● Instruction: Transcribe every line of the listing below without any deviation.

Rows from a 3D modeling dataset:
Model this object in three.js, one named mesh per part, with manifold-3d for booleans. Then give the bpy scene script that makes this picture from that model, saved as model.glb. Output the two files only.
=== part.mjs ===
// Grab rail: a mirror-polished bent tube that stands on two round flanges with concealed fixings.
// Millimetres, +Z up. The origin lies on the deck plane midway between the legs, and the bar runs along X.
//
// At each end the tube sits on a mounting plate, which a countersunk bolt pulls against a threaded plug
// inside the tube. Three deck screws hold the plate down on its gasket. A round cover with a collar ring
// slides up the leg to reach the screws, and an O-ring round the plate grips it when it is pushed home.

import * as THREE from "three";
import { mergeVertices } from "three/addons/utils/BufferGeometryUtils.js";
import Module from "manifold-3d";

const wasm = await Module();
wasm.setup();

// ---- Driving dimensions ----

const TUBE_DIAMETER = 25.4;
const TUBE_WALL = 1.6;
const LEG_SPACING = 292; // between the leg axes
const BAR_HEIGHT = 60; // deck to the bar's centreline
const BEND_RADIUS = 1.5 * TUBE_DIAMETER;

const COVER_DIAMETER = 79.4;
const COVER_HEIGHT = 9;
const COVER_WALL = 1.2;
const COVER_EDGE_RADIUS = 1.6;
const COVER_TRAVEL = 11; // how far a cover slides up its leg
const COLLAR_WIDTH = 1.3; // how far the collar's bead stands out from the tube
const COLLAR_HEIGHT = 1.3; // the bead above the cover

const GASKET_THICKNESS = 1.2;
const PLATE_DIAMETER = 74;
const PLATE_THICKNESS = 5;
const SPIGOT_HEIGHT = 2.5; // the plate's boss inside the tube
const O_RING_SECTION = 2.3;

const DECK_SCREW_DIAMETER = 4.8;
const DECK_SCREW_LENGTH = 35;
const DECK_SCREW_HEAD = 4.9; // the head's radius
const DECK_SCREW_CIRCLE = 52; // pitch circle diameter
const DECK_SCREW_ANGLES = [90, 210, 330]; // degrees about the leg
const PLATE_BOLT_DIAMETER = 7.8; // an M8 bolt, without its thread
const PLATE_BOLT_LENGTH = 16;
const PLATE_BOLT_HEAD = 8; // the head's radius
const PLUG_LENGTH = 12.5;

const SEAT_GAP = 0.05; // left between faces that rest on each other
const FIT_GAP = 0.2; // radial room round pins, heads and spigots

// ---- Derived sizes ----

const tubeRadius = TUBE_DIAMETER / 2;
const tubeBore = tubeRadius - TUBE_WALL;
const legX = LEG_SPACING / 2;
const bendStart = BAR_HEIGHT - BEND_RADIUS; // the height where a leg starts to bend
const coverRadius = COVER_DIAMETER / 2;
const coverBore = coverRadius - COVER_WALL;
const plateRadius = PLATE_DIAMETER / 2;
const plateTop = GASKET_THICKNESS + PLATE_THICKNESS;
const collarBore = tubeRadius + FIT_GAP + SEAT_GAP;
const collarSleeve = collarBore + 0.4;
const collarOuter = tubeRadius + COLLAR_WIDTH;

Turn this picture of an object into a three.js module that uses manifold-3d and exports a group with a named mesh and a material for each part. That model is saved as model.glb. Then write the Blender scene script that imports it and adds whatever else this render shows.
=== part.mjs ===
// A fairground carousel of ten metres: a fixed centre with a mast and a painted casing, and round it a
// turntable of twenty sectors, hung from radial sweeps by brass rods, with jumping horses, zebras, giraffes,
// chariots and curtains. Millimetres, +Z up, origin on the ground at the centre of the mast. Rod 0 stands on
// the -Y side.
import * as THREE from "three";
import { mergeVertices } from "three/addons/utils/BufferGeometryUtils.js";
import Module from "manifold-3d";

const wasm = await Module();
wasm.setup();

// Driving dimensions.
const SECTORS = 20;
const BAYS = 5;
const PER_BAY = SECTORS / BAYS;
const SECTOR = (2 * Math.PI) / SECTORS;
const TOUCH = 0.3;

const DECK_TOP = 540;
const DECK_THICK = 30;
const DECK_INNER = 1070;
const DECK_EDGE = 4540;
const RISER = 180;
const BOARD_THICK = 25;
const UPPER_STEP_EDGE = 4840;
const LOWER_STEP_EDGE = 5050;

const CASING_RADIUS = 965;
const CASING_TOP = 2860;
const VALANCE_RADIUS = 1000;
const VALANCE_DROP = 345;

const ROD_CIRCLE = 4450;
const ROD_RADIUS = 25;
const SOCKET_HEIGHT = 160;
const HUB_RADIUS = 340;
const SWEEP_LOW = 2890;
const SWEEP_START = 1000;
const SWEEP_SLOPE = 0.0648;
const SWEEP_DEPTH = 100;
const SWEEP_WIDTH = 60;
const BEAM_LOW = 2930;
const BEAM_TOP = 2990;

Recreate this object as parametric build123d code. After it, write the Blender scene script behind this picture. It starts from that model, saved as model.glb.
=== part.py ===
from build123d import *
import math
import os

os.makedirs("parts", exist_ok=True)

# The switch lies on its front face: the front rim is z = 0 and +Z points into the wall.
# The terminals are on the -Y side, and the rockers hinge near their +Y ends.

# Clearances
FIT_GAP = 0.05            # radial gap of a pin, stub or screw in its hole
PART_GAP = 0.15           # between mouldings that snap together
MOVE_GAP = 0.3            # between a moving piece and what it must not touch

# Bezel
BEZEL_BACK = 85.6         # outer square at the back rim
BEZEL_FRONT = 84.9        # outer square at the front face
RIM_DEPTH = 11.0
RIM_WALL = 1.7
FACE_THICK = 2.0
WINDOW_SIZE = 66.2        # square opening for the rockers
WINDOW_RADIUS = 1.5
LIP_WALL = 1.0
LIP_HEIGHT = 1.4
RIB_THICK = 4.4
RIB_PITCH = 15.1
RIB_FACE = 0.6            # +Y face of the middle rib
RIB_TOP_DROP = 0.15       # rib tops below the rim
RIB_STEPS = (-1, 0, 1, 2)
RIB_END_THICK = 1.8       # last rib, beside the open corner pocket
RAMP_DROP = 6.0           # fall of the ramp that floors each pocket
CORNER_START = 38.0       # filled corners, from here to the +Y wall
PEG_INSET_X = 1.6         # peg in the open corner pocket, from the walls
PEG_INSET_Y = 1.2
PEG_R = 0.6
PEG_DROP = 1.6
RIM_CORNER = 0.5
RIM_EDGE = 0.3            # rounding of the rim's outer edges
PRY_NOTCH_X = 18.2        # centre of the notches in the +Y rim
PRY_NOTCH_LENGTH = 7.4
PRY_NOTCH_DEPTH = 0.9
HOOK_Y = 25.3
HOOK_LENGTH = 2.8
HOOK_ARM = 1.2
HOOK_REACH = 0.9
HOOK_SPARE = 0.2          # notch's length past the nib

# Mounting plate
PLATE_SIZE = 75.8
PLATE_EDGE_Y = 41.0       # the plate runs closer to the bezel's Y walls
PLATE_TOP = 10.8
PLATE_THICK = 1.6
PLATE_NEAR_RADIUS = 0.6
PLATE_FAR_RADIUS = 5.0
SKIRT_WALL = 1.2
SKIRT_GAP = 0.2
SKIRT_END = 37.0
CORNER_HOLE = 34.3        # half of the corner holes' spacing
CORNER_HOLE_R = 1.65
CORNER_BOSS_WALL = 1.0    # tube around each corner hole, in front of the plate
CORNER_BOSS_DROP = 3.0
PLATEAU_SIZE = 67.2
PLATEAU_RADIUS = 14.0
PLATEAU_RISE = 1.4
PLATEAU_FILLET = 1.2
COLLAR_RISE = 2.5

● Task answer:
Model this object in three.js, one named mesh per part, with manifold-3d for booleans. Then give the bpy scene script that makes this picture from that model, saved as model.glb. Output the two files only.
=== part.mjs ===
// Grab rail: a mirror-polished bent tube that stands on two round flanges with concealed fixings.
// Millimetres, +Z up. The origin lies on the deck plane midway between the legs, and the bar runs along X.
//
// At each end the tube sits on a mounting plate, which a countersunk bolt pulls against a threaded plug
// inside the tube. Three deck screws hold the plate down on its gasket. A round cover with a collar ring
// slides up the leg to reach the screws, and an O-ring round the plate grips it when it is pushed home.

import * as THREE from "three";
import { mergeVertices } from "three/addons/utils/BufferGeometryUtils.js";
import Module from "manifold-3d";

const wasm = await Module();
wasm.setup();

// ---- Driving dimensions ----

const TUBE_DIAMETER = 25.4;
const TUBE_WALL = 1.6;
const LEG_SPACING = 292; // between the leg axes
const BAR_HEIGHT = 60; // deck to the bar's centreline
const BEND_RADIUS = 1.5 * TUBE_DIAMETER;

const COVER_DIAMETER = 79.4;
const COVER_HEIGHT = 9;
const COVER_WALL = 1.2;
const COVER_EDGE_RADIUS = 1.6;
const COVER_TRAVEL = 11; // how far a cover slides up its leg
const COLLAR_WIDTH = 1.3; // how far the collar's bead stands out from the tube
const COLLAR_HEIGHT = 1.3; // the bead above the cover

const GASKET_THICKNESS = 1.2;
const PLATE_DIAMETER = 74;
const PLATE_THICKNESS = 5;
const SPIGOT_HEIGHT = 2.5; // the plate's boss inside the tube
const O_RING_SECTION = 2.3;

const DECK_SCREW_DIAMETER = 4.8;
const DECK_SCREW_LENGTH = 35;
const DECK_SCREW_HEAD = 4.9; // the head's radius
const DECK_SCREW_CIRCLE = 52; // pitch circle diameter
const DECK_SCREW_ANGLES = [90, 210, 330]; // degrees about the leg
const PLATE_BOLT_DIAMETER = 7.8; // an M8 bolt, without its thread
const PLATE_BOLT_LENGTH = 16;
const PLATE_BOLT_HEAD = 8; // the head's radius
const PLUG_LENGTH = 12.5;

const SEAT_GAP = 0.05; // left between faces that rest on each other
const FIT_GAP = 0.2; // radial room round pins, heads and spigots

// ---- Derived sizes ----

const tubeRadius = TUBE_DIAMETER / 2;
const tubeBore = tubeRadius - TUBE_WALL;
const legX = LEG_SPACING / 2;
const bendStart = BAR_HEIGHT - BEND_RADIUS; // the height where a leg starts to bend
const coverRadius = COVER_DIAMETER / 2;
const coverBore = coverRadius - COVER_WALL;
const plateRadius = PLATE_DIAMETER / 2;
const plateTop = GASKET_THICKNESS + PLATE_THICKNESS;
const collarBore = tubeRadius + FIT_GAP + SEAT_GAP;
const collarSleeve = collarBore + 0.4;
const collarOuter = tubeRadius + COLLAR_WIDTH;

Turn this picture of an object into a three.js module that uses manifold-3d and exports a group with a named mesh and a material for each part. That model is saved as model.glb. Then write the Blender scene script that imports it and adds whatever else this render shows.
=== part.mjs ===
// A fairground carousel of ten metres: a fixed centre with a mast and a painted casing, and round it a
// turntable of twenty sectors, hung from radial sweeps by brass rods, with jumping horses, zebras, giraffes,
// chariots and curtains. Millimetres, +Z up, origin on the ground at the centre of the mast. Rod 0 stands on
// the -Y side.
import * as THREE from "three";
import { mergeVertices } from "three/addons/utils/BufferGeometryUtils.js";
import Module from "manifold-3d";

const wasm = await Module();
wasm.setup();

// Driving dimensions.
const SECTORS = 20;
const BAYS = 5;
const PER_BAY = SECTORS / BAYS;
const SECTOR = (2 * Math.PI) / SECTORS;
const TOUCH = 0.3;

const DECK_TOP = 540;
const DECK_THICK = 30;
const DECK_INNER = 1070;
const DECK_EDGE = 4540;
const RISER = 180;
const BOARD_THICK = 25;
const UPPER_STEP_EDGE = 4840;
const LOWER_STEP_EDGE = 5050;

const CASING_RADIUS = 965;
const CASING_TOP = 2860;
const VALANCE_RADIUS = 1000;
const VALANCE_DROP = 345;

const ROD_CIRCLE = 4450;
const ROD_RADIUS = 25;
const SOCKET_HEIGHT = 160;
const HUB_RADIUS = 340;
const SWEEP_LOW = 2890;
const SWEEP_START = 1000;
const SWEEP_SLOPE = 0.0648;
const SWEEP_DEPTH = 100;
const SWEEP_WIDTH = 60;
const BEAM_LOW = 2930;
const BEAM_TOP = 2990;

Recreate this object as parametric build123d code. After it, write the Blender scene script behind this picture. It starts from that model, saved as model.glb.
=== part.py ===
from build123d import *
import math
import os

os.makedirs("parts", exist_ok=True)

# The switch lies on its front face: the front rim is z = 0 and +Z points into the wall.
# The terminals are on the -Y side, and the rockers hinge near their +Y ends.

# Clearances
FIT_GAP = 0.05            # radial gap of a pin, stub or screw in its hole
PART_GAP = 0.15           # between mouldings that snap together
MOVE_GAP = 0.3            # between a moving piece and what it must not touch

# Bezel
BEZEL_BACK = 85.6         # outer square at the back rim
BEZEL_FRONT = 84.9        # outer square at the front face
RIM_DEPTH = 11.0
RIM_WALL = 1.7
FACE_THICK = 2.0
WINDOW_SIZE = 66.2        # square opening for the rockers
WINDOW_RADIUS = 1.5
LIP_WALL = 1.0
LIP_HEIGHT = 1.4
RIB_THICK = 4.4
RIB_PITCH = 15.1
RIB_FACE = 0.6            # +Y face of the middle rib
RIB_TOP_DROP = 0.15       # rib tops below the rim
RIB_STEPS = (-1, 0, 1, 2)
RIB_END_THICK = 1.8       # last rib, beside the open corner pocket
RAMP_DROP = 6.0           # fall of the ramp that floors each pocket
CORNER_START = 38.0       # filled corners, from here to the +Y wall
PEG_INSET_X = 1.6         # peg in the open corner pocket, from the walls
PEG_INSET_Y = 1.2
PEG_R = 0.6
PEG_DROP = 1.6
RIM_CORNER = 0.5
RIM_EDGE = 0.3            # rounding of the rim's outer edges
PRY_NOTCH_X = 18.2        # centre of the notches in the +Y rim
PRY_NOTCH_LENGTH = 7.4
PRY_NOTCH_DEPTH = 0.9
HOOK_Y = 25.3
HOOK_LENGTH = 2.8
HOOK_ARM = 1.2
HOOK_REACH = 0.9
HOOK_SPARE = 0.2          # notch's length past the nib

# Mounting plate
PLATE_SIZE = 75.8
PLATE_EDGE_Y = 41.0       # the plate runs closer to the bezel's Y walls
PLATE_TOP = 10.8
PLATE_THICK = 1.6
PLATE_NEAR_RADIUS = 0.6
PLATE_FAR_RADIUS = 5.0
SKIRT_WALL = 1.2
SKIRT_GAP = 0.2
SKIRT_END = 37.0
CORNER_HOLE = 34.3        # half of the corner holes' spacing
CORNER_HOLE_R = 1.65
CORNER_BOSS_WALL = 1.0    # tube around each corner hole, in front of the plate
CORNER_BOSS_DROP = 3.0
PLATEAU_SIZE = 67.2
PLATEAU_RADIUS = 14.0
PLATEAU_RISE = 1.4
PLATEAU_FILLET = 1.2
COLLAR_RISE = 2.5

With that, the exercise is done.